(Rows from a 3D modeling dataset)

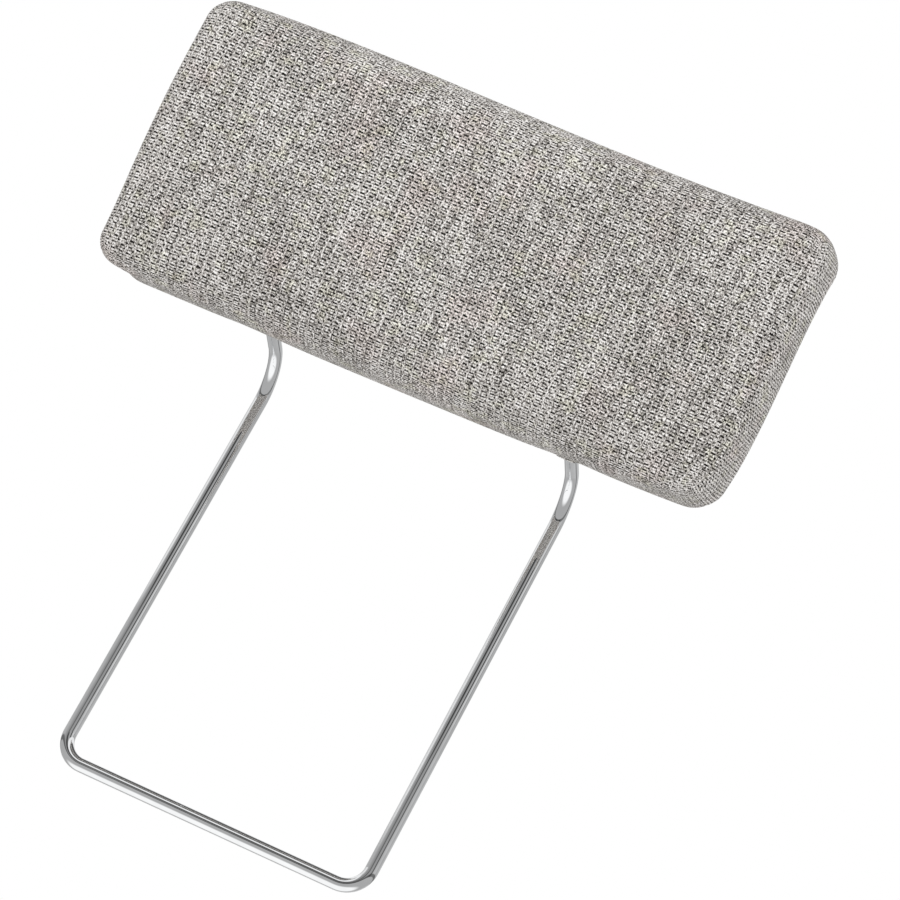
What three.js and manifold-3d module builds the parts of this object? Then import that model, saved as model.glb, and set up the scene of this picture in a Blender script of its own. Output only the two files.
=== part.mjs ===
// Sofa headrest: a padded cushion carried on one bent steel rod.
// Millimetres, +Z up, +X to the right seen from the front, +Y to the back.
// The origin is the middle of the rod's bottom bar, on its axis. The legs stand in the plane y = 0,
// and the cushion leans forward above them.

import * as THREE from 'three';
import { mergeVertices } from 'three/addons/utils/BufferGeometryUtils.js';
import Module from 'manifold-3d';

const wasm = await Module();
wasm.setup();

// Clearance that touching pieces keep
const GAP = 0.3;

// Bent rod
const ROD_DIAMETER = 12;
const FRAME_WIDTH = 286;
const LEG_HEIGHT = 360;
const FOOT_BEND_RADIUS = 22;
const FORWARD_BEND_RADIUS = 40;
const FORWARD_BEND_DEG = 85;
const NECK_LENGTH = 26;
const UP_BEND_RADIUS = 24;
const LEAN_DEG = 18;
const ROD_RUN_LENGTH = 130;
const ROD_RUN_START = 27;
const ROD_SIDES = 20;
const BEND_STEPS = 7;

// Cushion
const CUSHION_WIDTH = 566;
const CUSHION_HEIGHT = 247;
const CUSHION_DEPTH = 112;
const EDGE_RADIUS = 16;
const EDGE_STEPS = 2;
const GRID = [12, 6, 8];
const FRONT_CROWN = 7;
const END_CROWN = 3;
const TOP_CROWN = 2;
const END_BOW = 4;
const TOP_BOW = 1.5;
const CORNER_EASE = 4;
const CORNER_SHARPNESS = 6;
const COVER_THICKNESS = 1.6;
const SEAM_INSET = 7;
const SEAM_GAP = 0.6;
const WADDING_THICKNESS = 6;
const REAR_PAD_THICKNESS = 25;
const ROD_HOLE_CLEARANCE = 0.8;

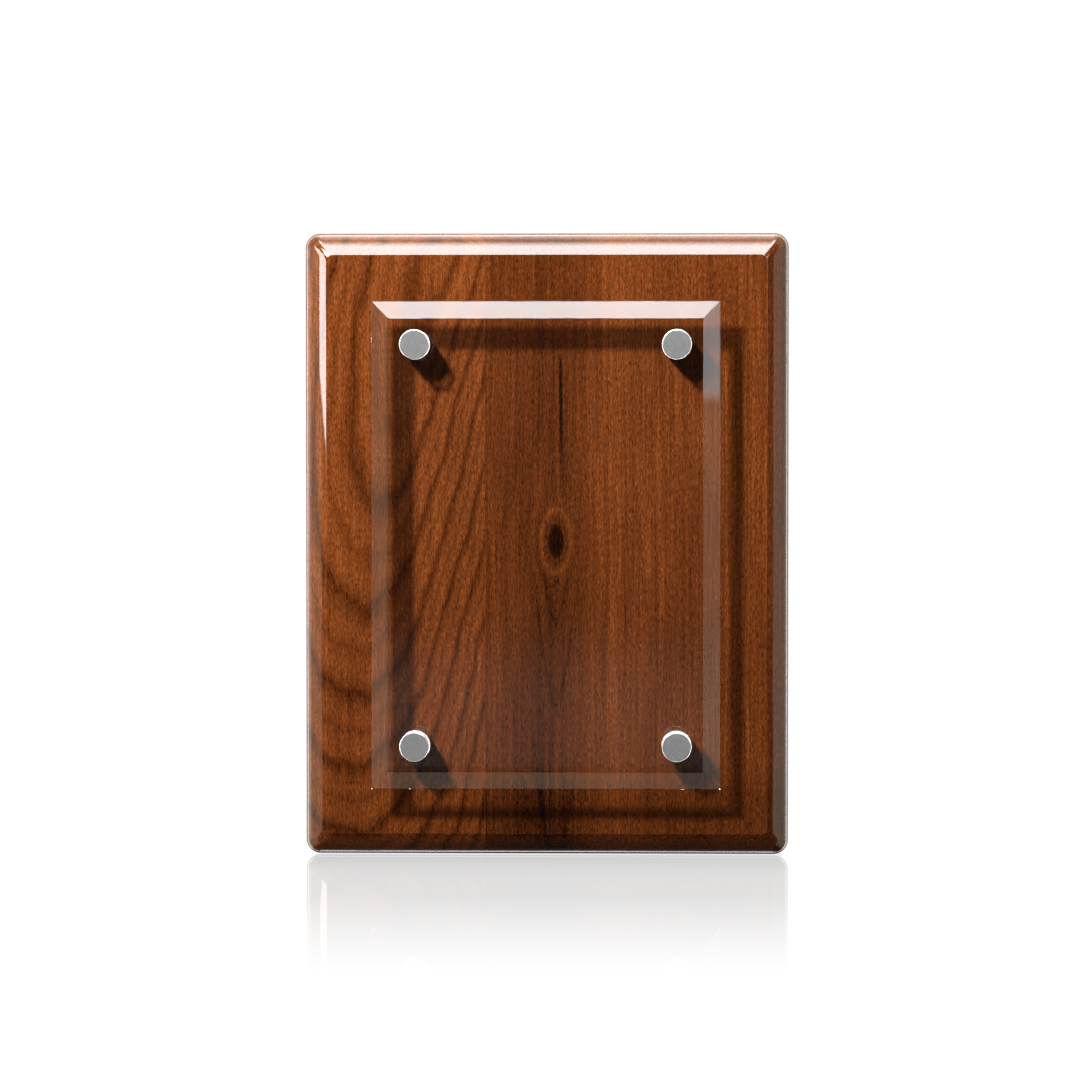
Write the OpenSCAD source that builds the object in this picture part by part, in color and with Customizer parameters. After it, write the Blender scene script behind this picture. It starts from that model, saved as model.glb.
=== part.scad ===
// Award plaque: a lacquered wooden backboard of two edge-glued staves, with a clear
// bevelled plate held off its face by four round aluminium standoffs.
// X runs to the right, Y runs from the front to the back, and Z runs up.
// The origin is the middle of the bottom of the whole object's box.
// Helper shapes are drawn in the XY plane with Z as the distance in front of the back face.

/* [Backboard] */
// Width of the backboard
board_w = 177.8; // [160:0.1:260]
// Height of the backboard
board_h = 228.6; // [215:0.1:340]
// Thickness of the backboard
board_t = 25.4; // [22:0.1:32]
// Corner radius of the backboard's outline
corner_r = 5; // [3:0.5:8]
// Distance of the glued seam from the left edge
seam_x = 66.5; // [55:0.5:76]
// Radius that rounds the back edges
back_round_r = 1.5; // [0.5:0.5:2.5]

/* [Edge moulding] */
// Slope of the sloping band, measured from the face, in degrees
band_slope = 32; // [25:1:45]
// Width of the sloping band, seen from the front
band_w = 4.4; // [3:0.1:6]
// Radius of the roll between the side and the sloping band
side_roll_r = 4; // [2:0.5:6]
// Radius of the roll between the sloping band and the face
face_roll_r = 5.2; // [3:0.1:7]

/* [Clear plate] */
// Width of the clear plate
plate_w = 127; // [110:0.1:140]
// Height of the clear plate
plate_h = 177.8; // [150:0.1:190]
// Thickness of the clear plate
plate_t = 3; // [3:0.5:6]
// Width of the bevel, seen from the front
bevel_w = 6.4; // [4:0.1:8]
// Height of the square edge left behind the bevel
plate_land = 1; // [0.5:0.1:2]
// Distance of each hole from the two nearest edges of the plate
hole_inset = 15.875; // [14:0.125:20]
// Diameter of the holes in the plate and in the washers
hole_d = 6.7; // [6.6:0.1:7]

/* [Standoffs] */
// Outside diameter of the barrels and of the caps
standoff_d = 10.8; // [10:0.1:12]
// Length of the barrels
barrel_l = 10; // [9:0.5:14]
// Thickness of the barrel's foot, under the head of the screw
barrel_foot = 3; // [2.5:0.1:3.5]
// Thickness of the cap's head
cap_t = 3; // [2:0.1:5]
// Radius that rounds the rim of the cap
cap_rim_r = 0.4; // [0.3:0.1:1]
// Diameter of the threaded stud on the cap
stud_d = 5.9; // [5.8:0.05:5.9]
// Length of thread that the stud has in the barrel
stud_grip = 5.5; // [4:0.5:5.5]
// Diameter of the barrel's threaded bore
bore_d = 6; // [6:0.02:6.04]
// Diameter of the nylon washers
washer_d = 10; // [9:0.1:10.4]
// Thickness of the nylon washers
washer_t = 0.5; // [0.3:0.1:0.8]

/* [Screws and hanger] */
// Diameter of the wood screws that hold the barrels
screw_d = 2.5; // [2:0.1:2.7]
// Length of the wood screws that hold the barrels
screw_l = 20; // [15:1:20]
// Head diameter of the wood screws that hold the barrels
screw_head_d = 4.7; // [4:0.1:5]
// Width of the keyhole hanger
hanger_w = 18; // [16:0.5:22]
// Length of the keyhole hanger
hanger_l = 48; // [44:1:54]
// Thickness of the keyhole hanger
hanger_t = 1.8; // [1.5:0.1:2]
// Distance of the hanger's centre below the top edge
hanger_drop = 40; // [36:1:60]
// Diameter of the keyhole's round entry
entry_d = 9.5; // [8:0.5:10]
// Width of the keyhole's slot
slot_w = 4.5; // [4:0.5:5]
// Height that the slot rises above the centre of the entry
slot_rise = 10; // [8:1:11]
// Depth of the pocket for a nail's head, measured from the back face
pocket_depth = 8; // [6:0.5:10]
// Diameter of the hanger's screws
hanger_screw_d = 3; // [2.5:0.1:3.5]
// Length of the hanger's screws
hanger_screw_l = 13; // [10:1:16]
// Distance of the hanger's screws from its ends
hanger_screw_inset = 5.5; // [5:0.5:6.5]

/* [Hidden] */
$fn = 96;
// Number of steps that an outline's arcs are divided into
arc_steps = 8;
// A little more than a cut needs, so that no cut ends flush with a face
over = 1;
// The standoffs' places: name, side, end
CORNERS = [
    ["top_left", -1, 1],
    ["top_right", 1, 1],
    ["bottom_left", -1, -1],
    ["bottom_right", 1, -1]
];

// Size of the edge moulding, across the face and from front to back
edge_w = side_roll_r * (1 - sin(band_slope)) + band_w + face_roll_r * sin(band_slope);
edge_depth = side_roll_r * cos(band_slope) + band_w * tan(band_slope)
    + face_roll_r * (1 - cos(band_slope));

// Distances in front of the back face, in the order of assembly
washer_back = board_t + barrel_l;
plate_back = washer_back + washer_t;
plate_front = plate_back + plate_t;
cap_back = plate_front + washer_t;
cap_front = cap_back + cap_t;
stud_end = washer_back - stud_grip;
back_y = cap_front / 2;

// Centres of the standoffs, from the middle of the board
standoff_x = plate_w / 2 - hole_inset;
standoff_z = plate_h / 2 - hole_inset;

// The barrel's screw: the height of its 90 degree head, and its clearance hole
screw_head_t = (screw_head_d - screw_d) / 2;
screw_clear_d = screw_d + 0.4;

// The hanger's screws, and their distance above and below the hanger's centre
hanger_head_d = 2 * hanger_screw_d - 0.2;
hanger_head_t = (hanger_head_d - hanger_screw_d) / 2;
hanger_screw_z = hanger_l / 2 - hanger_screw_inset;

// The keyhole's entry lies below the hanger's centre, over a wider pocket in the wood
entry_z = -slot_rise / 2;
pocket_w = entry_d + 2;

// Stands a flat drawing up: its X stays, its Y becomes Z, and it rises towards the front
module from_back(distance = 0) {
    translate([0, back_y - distance, 0]) rotate([90, 0, 0]) children();
}

// Moves to a standoff's centre, which is found by its side and end
module at_corner(corner) {
    translate([corner[1] * standoff_x, board_h / 2 + corner[2] * standoff_z, 0]) children();
}

// Points on an arc about a centre, from one angle to another
function arc(centre, radius, from_angle, to_angle) = [
    for (step = [0:arc_steps])
        let (angle = from_angle + (to_angle - from_angle) * step / arc_steps)
        centre + radius * [cos(angle), sin(angle)]
];

// The same points on the other side of the Y axis, in reverse, so that an outline stays one loop
function mirrored(points) = [
    for (i = [len(points) - 1:-1:0]) [-points[i][0], points[i][1]]
];

// A rectangle with round corners, centred on the origin
module round_rectangle(width, height, radius) {
    corner_x = width / 2 - radius;
    corner_y = height / 2 - radius;
    right = concat(
        arc([corner_x, -corner_y], radius, -90, 0),
        arc([corner_x, corner_y], radius, 0, 90)
    );
    polygon(concat(right, mirrored(right)));
}

// A slot with half-round ends, upright and centred on the origin
module round_slot(width, height) {
    square([width, height - width], center = true);
    for (end = [-1, 1]) {
        translate([0, end * (height - width) / 2]) circle(d = width);
    }
}

// Cross section of the backboard: X across it, Y from the back face to the front
module board_section(width) {
    half = width / 2;
    band_normal = 90 - band_slope;
    right = concat(
        arc([half - back_round_r, back_round_r], back_round_r, -90, 0),
        arc([half - side_roll_r, board_t - edge_depth], side_roll_r, 0, band_normal),
        arc([half - edge_w, board_t - face_roll_r], face_roll_r, band_normal, 90)
    );
    polygon(concat(right, mirrored(right)));
}

// The whole backboard with its moulded edge, before it is divided at the seam
module board_blank() {
    intersection() {
        linear_extrude(board_t) translate([0, board_h / 2]) round_rectangle(board_w, board_h, corner_r);
        rotate([90, 0, 0]) translate([0, 0, -board_h - over])
            linear_extrude(board_h + 2 * over) board_section(board_w);
        translate([0, board_h / 2, 0]) rotate([90, 0, 90]) translate([0, 0, -board_w / 2 - over])
            linear_extrude(board_w + 2 * over) board_section(board_h);
    }
}

// Holes and pockets in the wood: pilot holes, the hanger's recess and its pocket
module board_cuts() {
    for (corner = CORNERS) {
        at_corner(corner) translate([0, 0, washer_back - barrel_l + barrel_foot - screw_l])
            cylinder(d = screw_d, h = screw_l);
    }
    translate([0, board_h - hanger_drop, 0]) {
        translate([0, 0, -over]) linear_extrude(hanger_t + over) round_slot(hanger_w, hanger_l);
        translate([0, entry_z + slot_rise / 2, -over]) linear_extrude(pocket_depth + over)
            round_slot(pocket_w, slot_rise + pocket_w);
        for (end = [-1, 1]) {
            translate([0, end * hanger_screw_z, -over])
                cylinder(d = hanger_screw_d, h = hanger_screw_l + over);
        }
    }
}

// One stave: what lies on one side of the seam
module stave(from_x, to_x) {
    color("saddlebrown") from_back() difference() {
        intersection() {
            board_blank();
            translate([from_x, -over, -over]) cube([to_x - from_x, board_h + 2 * over, board_t + 2 * over]);
        }
        board_cuts();
    }
}

module left_stave() {
    stave(-board_w / 2 - over, seam_x - board_w / 2);
}

module right_stave() {
    stave(seam_x - board_w / 2, board_w / 2 + over);
}

// Cross section of the clear plate: a square land at the back, then the bevel
module plate_section(width) {
    polygon([
        [-width / 2, 0],
        [width / 2, 0],
        [width / 2, plate_land],
        [width / 2 - bevel_w, plate_t],
        [bevel_w - width / 2, plate_t],
        [-width / 2, plate_land]
    ]);
}

module clear_plate() {
    color("white", 0.35) from_back(plate_back) difference() {
        translate([0, board_h / 2, 0]) intersection() {
            rotate([90, 0, 0]) translate([0, 0, -plate_h / 2])
                linear_extrude(plate_h) plate_section(plate_w);
            rotate([90, 0, 90]) translate([0, 0, -plate_w / 2])
                linear_extrude(plate_w) plate_section(plate_h);
        }
        for (corner = CORNERS) {
            at_corner(corner) translate([0, 0, -over]) cylinder(d = hole_d, h = plate_t + 2 * over);
        }
    }
}

// A turned spacer: a threaded bore from the front, and a countersunk hole through its foot
module barrel(corner) {
    color("silver") from_back(board_t) at_corner(corner) difference() {
        cylinder(d = standoff_d, h = barrel_l);
        translate([0, 0, barrel_foot]) cylinder(d = bore_d, h = barrel_l);
        translate([0, 0, -over]) cylinder(d = screw_clear_d, h = barrel_foot + 2 * over);
        translate([0, 0, barrel_foot - screw_head_t])
            cylinder(d1 = screw_d, d2 = screw_head_d, h = screw_head_t);
    }
}

// A countersunk wood screw of the given size, its head's top at the origin, pointing down
module wood_screw(diameter, head_d, head_t, length) {
    recess_w = diameter * 0.28;
    recess_l = diameter * 1.1;
    recess_depth = head_t * 0.7;
    point_l = diameter * 1.2;
    point_d = diameter * 0.2;
    difference() {
        union() {
            translate([0, 0, -head_t]) cylinder(d1 = diameter, d2 = head_d, h = head_t);
            translate([0, 0, point_l - length]) cylinder(d = diameter, h = length - point_l);
            translate([0, 0, -length]) cylinder(d1 = point_d, d2 = diameter, h = point_l);
        }
        for (turn = [0, 90]) {
            rotate([0, 0, turn]) cube([recess_l, recess_w, 2 * recess_depth], center = true);
        }
    }
}

module barrel_screw(corner) {
    color("dimgray") from_back(board_t + barrel_foot) at_corner(corner)
        wood_screw(screw_d, screw_head_d, screw_head_t, screw_l);
}

// A flat nylon washer with its back at the given distance in front of the back face
module washer(corner, distance) {
    color("ghostwhite") from_back(distance) at_corner(corner) difference() {
        cylinder(d = washer_d, h = washer_t);
        translate([0, 0, -over]) cylinder(d = hole_d, h = washer_t + 2 * over);
    }
}

module rear_washer(corner) {
    washer(corner, washer_back);
}

module front_washer(corner) {
    washer(corner, plate_front);
}

// A cap: a flat round head with a rounded rim, in one piece with its stud
module cap(corner) {
    head_r = standoff_d / 2;
    stud_l = cap_back - stud_end;
    stud_chamfer = 0.5;
    color("silver") from_back(cap_back) at_corner(corner) rotate_extrude() {
        polygon([
            [0, -stud_l],
            [stud_d / 2 - stud_chamfer, -stud_l],
            [stud_d / 2, stud_chamfer - stud_l],
            [stud_d / 2, 0],
            [head_r, 0],
            [head_r, cap_t - cap_rim_r],
            [head_r - cap_rim_r, cap_t],
            [0, cap_t]
        ]);
        translate([head_r - cap_rim_r, cap_t - cap_rim_r]) circle(cap_rim_r);
    }
}

// The steel keyhole plate, flush with the back face
module keyhole_hanger() {
    color("lightgray") from_back() translate([0, board_h - hanger_drop, 0]) difference() {
        linear_extrude(hanger_t) difference() {
            round_slot(hanger_w, hanger_l);
            translate([0, entry_z]) circle(d = entry_d);
            translate([-slot_w / 2, entry_z]) square([slot_w, slot_rise]);
            translate([0, entry_z + slot_rise]) circle(d = slot_w);
        }
        for (end = [-1, 1]) {
            translate([0, end * hanger_screw_z, 0]) {
                translate([0, 0, -over]) cylinder(d = hanger_screw_d, h = hanger_t + 2 * over);
                cylinder(d1 = hanger_head_d, d2 = hanger_screw_d, h = hanger_head_t);
            }
        }
    }
}

module hanger_screws() {
    for (end = [-1, 1]) {
        color("dimgray") from_back() translate([0, board_h - hanger_drop + end * hanger_screw_z, 0])
            rotate([180, 0, 0]) wood_screw(hanger_screw_d, hanger_head_d, hanger_head_t, hanger_screw_l);
    }
}

left_stave();
right_stave();
clear_plate();
for (c = CORNERS) {
    barrel(c);
    barrel_screw(c);
    rear_washer(c);
    front_washer(c);
    cap(c);
}
keyhole_hanger();
hanger_screws();
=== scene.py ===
# Award plaque: a lacquered board of two glued staves, with a clear bevelled plate held off
# it by four turned standoffs. Lengths are in metres: X runs right, Y back and Z up.
import math

import bmesh
import bpy
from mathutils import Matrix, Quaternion, Vector


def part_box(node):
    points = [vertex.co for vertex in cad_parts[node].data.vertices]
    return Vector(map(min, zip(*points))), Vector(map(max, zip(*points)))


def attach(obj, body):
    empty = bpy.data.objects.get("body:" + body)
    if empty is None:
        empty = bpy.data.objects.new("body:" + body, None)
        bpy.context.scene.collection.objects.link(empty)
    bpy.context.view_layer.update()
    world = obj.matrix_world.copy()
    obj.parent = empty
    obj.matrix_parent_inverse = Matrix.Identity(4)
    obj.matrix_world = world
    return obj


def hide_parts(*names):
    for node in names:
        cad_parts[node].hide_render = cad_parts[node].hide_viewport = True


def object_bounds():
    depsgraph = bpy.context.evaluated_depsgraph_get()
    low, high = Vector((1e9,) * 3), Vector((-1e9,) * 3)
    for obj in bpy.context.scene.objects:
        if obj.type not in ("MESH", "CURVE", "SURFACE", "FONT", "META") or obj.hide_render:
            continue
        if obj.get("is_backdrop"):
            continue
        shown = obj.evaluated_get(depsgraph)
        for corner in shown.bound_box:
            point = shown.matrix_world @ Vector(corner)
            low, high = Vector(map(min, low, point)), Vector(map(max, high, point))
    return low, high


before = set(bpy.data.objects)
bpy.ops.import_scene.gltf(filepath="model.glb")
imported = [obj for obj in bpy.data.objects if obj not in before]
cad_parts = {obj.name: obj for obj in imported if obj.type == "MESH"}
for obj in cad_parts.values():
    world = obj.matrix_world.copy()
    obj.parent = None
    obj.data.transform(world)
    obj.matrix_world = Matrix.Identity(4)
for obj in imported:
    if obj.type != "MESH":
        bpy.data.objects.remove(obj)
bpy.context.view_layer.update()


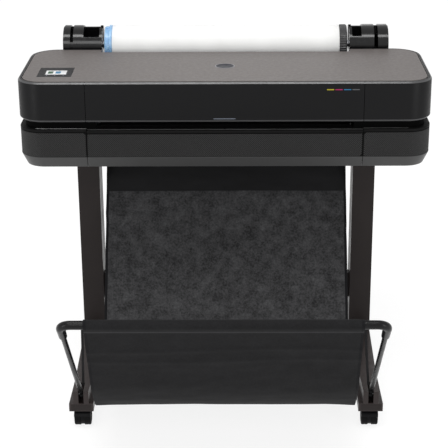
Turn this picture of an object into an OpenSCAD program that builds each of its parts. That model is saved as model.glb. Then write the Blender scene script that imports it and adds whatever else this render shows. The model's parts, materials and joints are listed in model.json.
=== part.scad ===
// Large format plotter on a wheeled stand with a fabric print bin.
// Millimetres, +Z up, +X to the right, +Y to the back.
// Y is measured from the front face of the printer while modelling; place() then centres the object.

/* [Printer body] */
// Overall width of the printer
body_w = 1013; // [960:1:1060]
// Depth of the top, front face to rear edge
body_d = 343; // [320:1:360]
// Plan radius of the front corners
front_r = 62; // [50:1:75]
// Plan radius of the rear corners
rear_r = 70; // [55:1:85]
// Half distance between the two front seams
seam_x = 338; // [334:1:346]
// Wall thickness of the covers
wall = 3; // [2.5:0.1:3.5]

/* [Heights above the floor] */
// Underside of the printer
under_z = 664; // [650:1:680]
// Height of the lower sloping edge
slope_h = 27; // [20:1:32]
// Top of the lower covers
lower_z = 762; // [755:1:768]
// Bottom of the upper covers
upper_z = 781; // [776:1:786]
// Top of the flat top plate
top_z = 881; // [876:1:890]

/* [Paper roll] */
// Length of the paper roll
roll_len = 602; // [560:1:610]
// Radius of the paper roll
roll_r = 49; // [35:1:50]
// Radius of the roll holders
holder_r = 51; // [50:1:52]
// Distance of the roll axis behind the front face
roll_y = 397; // [396:1:402]

/* [Stand] */
// Distance of the stand legs and feet from the middle
stand_x = 367; // [360:1:372]
// Width of a leg
leg_w = 58; // [48:1:64]
// Depth of a leg
leg_d = 80; // [60:1:90]
// Front face of a leg behind the printer's front face
leg_y = 262; // [230:1:280]
// Front end of the feet
foot_front = -118; // [-130:1:-105]
// Length of the feet
foot_len = 600; // [580:1:620]
// Radius of the caster wheels
wheel_r = 22; // [20:0.5:22]

/* [Print bin] */
// Front tube of the bin, distance behind the front face
tube_y = -427; // [-440:1:-410]
// Front tube of the bin, height
tube_z = 438; // [420:1:450]
// Radius of the front tube
tube_r = 10.5; // [9:0.5:12]
// Width of the bin fabric
cloth_w = 644; // [600:1:650]

/* [Hidden] */
$fn = 64;

half_w = body_w / 2;
tiny = 0.01;
gap = 0.3;
fit = 0.05;

// Top plate and the ring of the covers around it
ring_w = 9;
groove = 2;
plate_t = 3;
notch_y = 306;
notch_x = 326;
bevel = 4;

// Display in the top plate
display_x = [-461, -376];
display_y = [56, 146];
screen_x = [-446, -388];
screen_y = [78, 122];
screen_sunk = 1.2;

// Gap for the printed paper between the upper and lower covers
waist_inset = 14;
centre_drop = 3;
lip = 16;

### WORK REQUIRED
Each line from the one holding "left_stave();" to the one holding "zip(*points))), Vector(map(max, zip(*points)))", those two included, is to be transcribed exactly, and no other line.

### THE RESPONSE
left_stave();
right_stave();
clear_plate();
for (c = CORNERS) {
    barrel(c);
    barrel_screw(c);
    rear_washer(c);
    front_washer(c);
    cap(c);
}
keyhole_hanger();
hanger_screws();
=== scene.py ===
# Award plaque: a lacquered board of two glued staves, with a clear bevelled plate held off
# it by four turned standoffs. Lengths are in metres: X runs right, Y back and Z up.
import math

import bmesh
import bpy
from mathutils import Matrix, Quaternion, Vector


def part_box(node):
    points = [vertex.co for vertex in cad_parts[node].data.vertices]
    return Vector(map(min, zip(*points))), Vector(map(max, zip(*points)))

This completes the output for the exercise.